Für Franz Z. war die FKD eher eine lose Gruppe, deren Gründung er so wie P. sie beschrieben hatte, gar nicht mitbekommen haben will. Er räumte ein, bei rechtsextremen Krawallen und Angriffen dabei gewesen zu sein – habe aber nicht mitgemacht. Der 22-Jährige stellte seinen Beitrag vor Gericht als gering dar. Ihm sei es um politische Aktivität gegangen.

Beide sagten, dass Gewalttaten – etwa am 23. August oder im Oktober 2015 beim Angriff auf ein alternatives Wohnprojekt in Übigau von Angehörigen der unter Rechtsterrorismusverdacht stehenden „Gruppe Freital“, konkret Timo S. und Patrick F., initiiert worden seien.

Waren es also die anderen?

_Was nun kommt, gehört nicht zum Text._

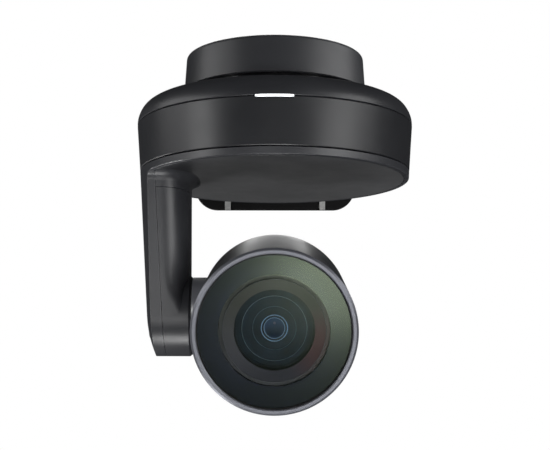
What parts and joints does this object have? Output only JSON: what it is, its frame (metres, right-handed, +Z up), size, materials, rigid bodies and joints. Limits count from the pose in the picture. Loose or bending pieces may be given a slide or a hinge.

Joachim Kubista, der Vorsitzende Richter der Staatsschutzkammer, sagte am Mittwochnachmittag nach dem Ende des dritten Sitzungstages bewusst zu beiden Angeklagten: „Sonderlich überzeugend war das bis jetzt noch nicht.“ Aus den Ermittlungsakten ergebe sich ein anderes Bild. Der Prozess wird am Mittwoch fortgesetzt.